Bharat Gold Mines Limited or in short BGML is a public sector undertaking of the Government of India.

The Bharat Gold Mines Limited is a PSU under the administrative control of the Ministry of Mines and is now closed. It was set up in 1972 to operate the Kolar Gold Mines taken over by the Central government from the Government of Mysore. It was primarily engaged in gold mining from its captive mines in the Kolar Gold Fields (KGF) located mainly in Karnataka but partly also in Andhra Pradesh. Towards its last years the company also undertook mine development, shaft sinking, manufacture of mining machinery and other fabricated items for outside clients for which it set up a Mine Construction and Engineering Division. Until the time of its closure, BGML was the only world-class gold mining operation in India. The only other gold mine in the country, viz. the Hutti Gold Mine owned by the Karnataka government, is a minuscule operation and is not recognized as a proper gold mine by world standards. During its heyday, BGML's Kolar Gold Mines added to the glory of India as one of the great gold mining operations of the world and Kolar was known as the largest gold production centre in Asia (Ore & Industry in the Far East by H. Foster Bain - NY Times Review, 1927)

The Kolar Gold Mines of BGML were closed down in the year 2001 as the gold ore reserves got exhausted after 150 years of continuous and heavy extraction. Both the exploration agencies of government viz. the Geological Survey of India (GSI) and the Mineral Exploration Corporation Limited (MECL) declared that mining the meagre remaining reserves was not a technically or economically viable option. At the time of its closure BGML had run up losses of more than ₹900 crores.

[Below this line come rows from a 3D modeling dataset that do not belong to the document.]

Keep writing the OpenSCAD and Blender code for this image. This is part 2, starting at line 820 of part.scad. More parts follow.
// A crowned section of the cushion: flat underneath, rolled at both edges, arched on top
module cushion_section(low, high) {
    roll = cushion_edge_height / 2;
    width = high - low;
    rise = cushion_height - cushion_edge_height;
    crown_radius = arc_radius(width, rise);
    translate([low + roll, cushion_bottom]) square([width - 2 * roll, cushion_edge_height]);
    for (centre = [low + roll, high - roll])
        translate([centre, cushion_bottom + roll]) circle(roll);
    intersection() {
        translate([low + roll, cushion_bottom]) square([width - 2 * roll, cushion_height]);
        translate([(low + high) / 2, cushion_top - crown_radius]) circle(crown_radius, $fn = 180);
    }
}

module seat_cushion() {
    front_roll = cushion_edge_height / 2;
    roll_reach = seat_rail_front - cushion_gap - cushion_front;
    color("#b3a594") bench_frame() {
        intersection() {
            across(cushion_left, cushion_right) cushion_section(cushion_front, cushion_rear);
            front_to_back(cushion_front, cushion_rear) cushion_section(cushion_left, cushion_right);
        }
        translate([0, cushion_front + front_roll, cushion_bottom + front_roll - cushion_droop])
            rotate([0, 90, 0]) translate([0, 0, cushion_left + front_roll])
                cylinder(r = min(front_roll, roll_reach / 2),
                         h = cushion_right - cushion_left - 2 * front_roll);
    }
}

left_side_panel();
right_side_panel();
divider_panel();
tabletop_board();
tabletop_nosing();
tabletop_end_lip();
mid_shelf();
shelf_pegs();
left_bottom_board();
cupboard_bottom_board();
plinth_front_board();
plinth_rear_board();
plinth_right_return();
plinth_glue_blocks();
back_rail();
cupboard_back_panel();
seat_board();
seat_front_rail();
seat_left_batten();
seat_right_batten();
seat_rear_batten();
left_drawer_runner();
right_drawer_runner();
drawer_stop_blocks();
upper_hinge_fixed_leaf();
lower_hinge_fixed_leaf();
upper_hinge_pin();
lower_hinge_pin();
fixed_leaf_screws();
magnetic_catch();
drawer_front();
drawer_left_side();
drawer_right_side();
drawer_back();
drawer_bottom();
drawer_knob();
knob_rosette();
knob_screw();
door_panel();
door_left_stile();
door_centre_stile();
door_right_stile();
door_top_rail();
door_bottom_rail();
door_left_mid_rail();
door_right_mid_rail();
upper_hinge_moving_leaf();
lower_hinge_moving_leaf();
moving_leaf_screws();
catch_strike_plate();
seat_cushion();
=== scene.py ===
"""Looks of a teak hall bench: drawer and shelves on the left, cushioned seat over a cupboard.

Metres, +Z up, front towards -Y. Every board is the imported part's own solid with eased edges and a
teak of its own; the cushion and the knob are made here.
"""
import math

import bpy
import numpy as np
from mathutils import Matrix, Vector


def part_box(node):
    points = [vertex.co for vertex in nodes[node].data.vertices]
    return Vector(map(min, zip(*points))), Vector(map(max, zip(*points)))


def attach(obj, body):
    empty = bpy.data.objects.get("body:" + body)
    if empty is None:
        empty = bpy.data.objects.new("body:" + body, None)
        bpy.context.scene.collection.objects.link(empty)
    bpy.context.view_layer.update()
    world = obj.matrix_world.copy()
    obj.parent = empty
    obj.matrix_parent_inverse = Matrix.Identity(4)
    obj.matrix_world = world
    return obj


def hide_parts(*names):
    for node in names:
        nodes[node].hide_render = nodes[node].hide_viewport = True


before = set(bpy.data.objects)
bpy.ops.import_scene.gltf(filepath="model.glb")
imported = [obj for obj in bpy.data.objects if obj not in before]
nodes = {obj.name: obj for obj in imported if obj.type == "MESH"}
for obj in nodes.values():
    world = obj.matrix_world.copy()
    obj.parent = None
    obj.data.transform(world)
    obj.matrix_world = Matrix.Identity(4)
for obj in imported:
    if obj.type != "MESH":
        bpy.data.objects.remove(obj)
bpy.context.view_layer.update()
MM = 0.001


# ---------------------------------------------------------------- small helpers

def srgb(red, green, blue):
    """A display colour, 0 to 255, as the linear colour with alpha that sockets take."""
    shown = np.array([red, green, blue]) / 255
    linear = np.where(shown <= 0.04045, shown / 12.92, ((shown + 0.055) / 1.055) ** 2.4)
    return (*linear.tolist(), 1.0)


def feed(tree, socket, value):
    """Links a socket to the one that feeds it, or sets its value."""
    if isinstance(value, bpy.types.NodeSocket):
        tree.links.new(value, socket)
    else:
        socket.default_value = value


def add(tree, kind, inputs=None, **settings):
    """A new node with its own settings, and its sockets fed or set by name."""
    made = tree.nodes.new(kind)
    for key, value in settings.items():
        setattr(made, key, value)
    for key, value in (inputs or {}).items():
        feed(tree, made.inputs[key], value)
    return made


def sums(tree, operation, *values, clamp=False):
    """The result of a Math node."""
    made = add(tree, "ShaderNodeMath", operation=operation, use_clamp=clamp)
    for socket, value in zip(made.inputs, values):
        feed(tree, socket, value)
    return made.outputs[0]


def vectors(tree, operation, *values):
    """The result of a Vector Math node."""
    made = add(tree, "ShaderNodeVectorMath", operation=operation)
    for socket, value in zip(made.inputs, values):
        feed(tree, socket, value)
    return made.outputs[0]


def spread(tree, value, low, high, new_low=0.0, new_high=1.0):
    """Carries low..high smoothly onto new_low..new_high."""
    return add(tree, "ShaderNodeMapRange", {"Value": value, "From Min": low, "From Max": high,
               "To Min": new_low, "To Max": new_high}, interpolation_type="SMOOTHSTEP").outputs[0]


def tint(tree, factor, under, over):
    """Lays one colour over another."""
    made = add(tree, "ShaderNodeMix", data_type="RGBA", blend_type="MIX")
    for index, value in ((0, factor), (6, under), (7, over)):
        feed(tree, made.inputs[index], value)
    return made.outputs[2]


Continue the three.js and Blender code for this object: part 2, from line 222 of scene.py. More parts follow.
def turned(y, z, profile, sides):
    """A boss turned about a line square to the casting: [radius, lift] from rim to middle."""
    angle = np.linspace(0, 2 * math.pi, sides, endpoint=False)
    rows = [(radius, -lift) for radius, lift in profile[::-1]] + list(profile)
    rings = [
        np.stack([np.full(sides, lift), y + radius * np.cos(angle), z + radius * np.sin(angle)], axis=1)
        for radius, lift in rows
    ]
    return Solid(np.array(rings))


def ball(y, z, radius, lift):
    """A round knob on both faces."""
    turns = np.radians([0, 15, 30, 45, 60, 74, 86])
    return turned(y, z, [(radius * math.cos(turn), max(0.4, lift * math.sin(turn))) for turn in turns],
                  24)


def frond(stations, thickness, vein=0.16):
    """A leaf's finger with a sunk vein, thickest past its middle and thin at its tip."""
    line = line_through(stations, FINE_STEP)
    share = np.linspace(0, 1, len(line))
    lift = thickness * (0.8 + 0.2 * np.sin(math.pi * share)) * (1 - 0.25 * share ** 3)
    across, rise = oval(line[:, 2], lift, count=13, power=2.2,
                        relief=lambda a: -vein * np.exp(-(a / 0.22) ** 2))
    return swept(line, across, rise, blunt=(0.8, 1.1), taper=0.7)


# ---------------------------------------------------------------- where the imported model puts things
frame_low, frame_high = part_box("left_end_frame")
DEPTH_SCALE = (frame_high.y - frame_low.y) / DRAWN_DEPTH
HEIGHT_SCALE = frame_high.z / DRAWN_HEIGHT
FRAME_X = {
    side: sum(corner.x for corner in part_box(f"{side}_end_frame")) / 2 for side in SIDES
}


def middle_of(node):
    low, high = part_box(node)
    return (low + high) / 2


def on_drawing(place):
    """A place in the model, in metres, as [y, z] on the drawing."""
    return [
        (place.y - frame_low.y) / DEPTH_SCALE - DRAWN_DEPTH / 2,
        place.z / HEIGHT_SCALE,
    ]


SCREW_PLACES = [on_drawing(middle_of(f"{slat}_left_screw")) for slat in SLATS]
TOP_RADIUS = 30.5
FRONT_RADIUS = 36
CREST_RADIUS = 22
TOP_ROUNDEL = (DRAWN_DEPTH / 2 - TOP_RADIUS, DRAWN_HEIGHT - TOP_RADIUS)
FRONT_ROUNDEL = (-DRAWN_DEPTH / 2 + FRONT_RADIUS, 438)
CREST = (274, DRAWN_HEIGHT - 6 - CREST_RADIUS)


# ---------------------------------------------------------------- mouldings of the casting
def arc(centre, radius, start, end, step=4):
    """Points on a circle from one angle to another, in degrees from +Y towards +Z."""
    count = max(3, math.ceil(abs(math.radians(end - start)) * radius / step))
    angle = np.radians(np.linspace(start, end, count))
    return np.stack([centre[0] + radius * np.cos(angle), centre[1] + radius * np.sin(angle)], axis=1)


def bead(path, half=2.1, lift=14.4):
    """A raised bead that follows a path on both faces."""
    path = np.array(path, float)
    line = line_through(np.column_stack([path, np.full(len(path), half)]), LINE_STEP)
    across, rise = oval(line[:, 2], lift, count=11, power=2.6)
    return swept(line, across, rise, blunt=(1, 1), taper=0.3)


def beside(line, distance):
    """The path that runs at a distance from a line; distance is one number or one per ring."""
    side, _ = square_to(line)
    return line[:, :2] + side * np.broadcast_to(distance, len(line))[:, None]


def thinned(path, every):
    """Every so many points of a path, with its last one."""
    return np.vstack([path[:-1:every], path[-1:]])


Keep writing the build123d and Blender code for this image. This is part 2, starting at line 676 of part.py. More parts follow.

Though proper mining operations at Kolar started only in 1880 the actual mining of gold ore itself is stated to go back many centuries. There are archival references to the Cholas of South India running small mining pits in the region and there are some references to Kolar being important for similar reasons under the Vijayanagaram rulers. Hyder Ali and Tipu Sultan attempting to extract gold from the Kolar pits with the help of French geologists is a recorded concern of the East India Company factors. Certainly, after the defeat of Tipu Sultan in 1799 and the "discovery" of gold in Kolar by surveyor Captain John Warren in 1802, there is curtain on Kolar till about 1850 when Michael Lavalle turned up in England and settled in his estate as a gentleman who made his fortune from the gold mines of Kolar. A joint stock company floated in England by Lavalle & his associates applied for a proper mining license from the Mysore government in 1873, which license was then sold to the British John Taylor & Company.